Léonardo Padura nous livre un superbe roman sur l’exil et la perte, mais aussi sur la permanence de l’amitié et des sentiments, sur la quête de l’identité, perdue et retrouvée, sur l'attachement à ses racines, dont on ne s'affranchit jamais totalement.

A travers le destin de ses personnages il retrace, dans une fresque ambitieuse et foisonnante, l’histoire de Cuba sur près de 3 décennies, et c’est passionnant. Une énigme sert de trame au récit et ménage un suspense jusqu’au bout de la lecture.
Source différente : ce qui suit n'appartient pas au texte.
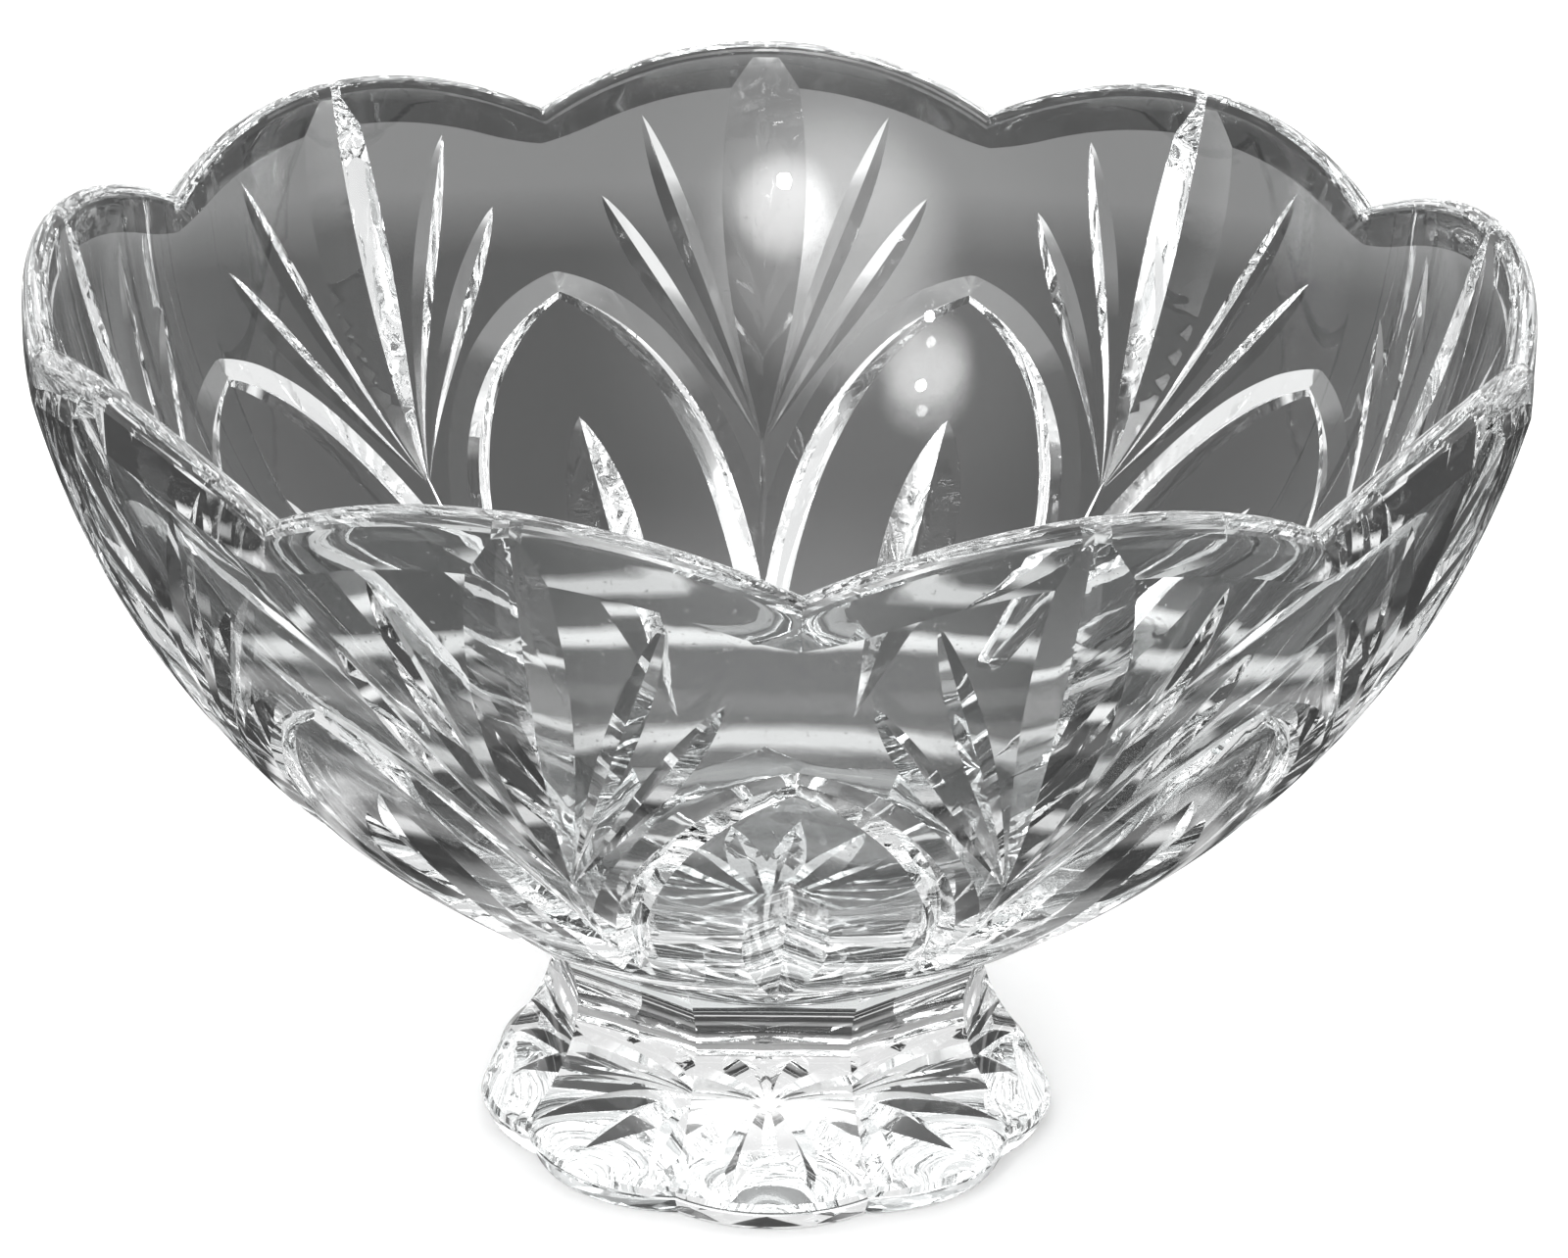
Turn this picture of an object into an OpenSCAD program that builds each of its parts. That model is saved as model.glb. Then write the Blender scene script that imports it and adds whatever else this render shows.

Adéla, arrivée de New York, et Marcos, Cubain récemment exilé, se rencontrent en Floride et c’est le coup de foudre. Il lui montre une photo de groupe prise en 1989 dans le jardin de sa mère, Clara, et elle y reconnaît la sienne, Loreta, femme fantasque, tourmentée et mystérieuse qui ne parle jamais de son passé. Elle apprend que sa mère s’appelle en réalité Elisa et qu’elle a disparu brutalement de Cuba en 1990. Ils vont chercher à comprendre ce qu’elle fuit et les secrets enfouis de leurs parents.

Clara, Dario, Elisa, Bernardo, Horacio, Irving, Fabio, Liuba se sont connus dans l’enfance ou au lycée et forment ce qu’ils appellent un "clan". Ingénieur, architecte, neurochirurgien, artiste… ils ont foi en un futur possible dans une île à laquelle ils sont viscéralement attachés. Leur point d’ancrage est la maison de Clara et Dario à Fontanar, un quartier de La Havane, "noyau magnétique de la confrérie".

Des années de bonheur partagé, entre amour et désamour, jusqu’à ce 21 janvier 1990, anniversaire des 30 ans de Clara. Un drame et la disparition soudaine d’Elisa marquent le début de la dislocation du groupe. Dario le premier, franchira le pas de l’exil. Les autres suivront, le cœur chaviré, devenant des réfugiés perpétuels, le cœur à jamais ancré à Cuba et nourrissant l’espoir d’un retour. Seuls Clara et Bernardo resteront.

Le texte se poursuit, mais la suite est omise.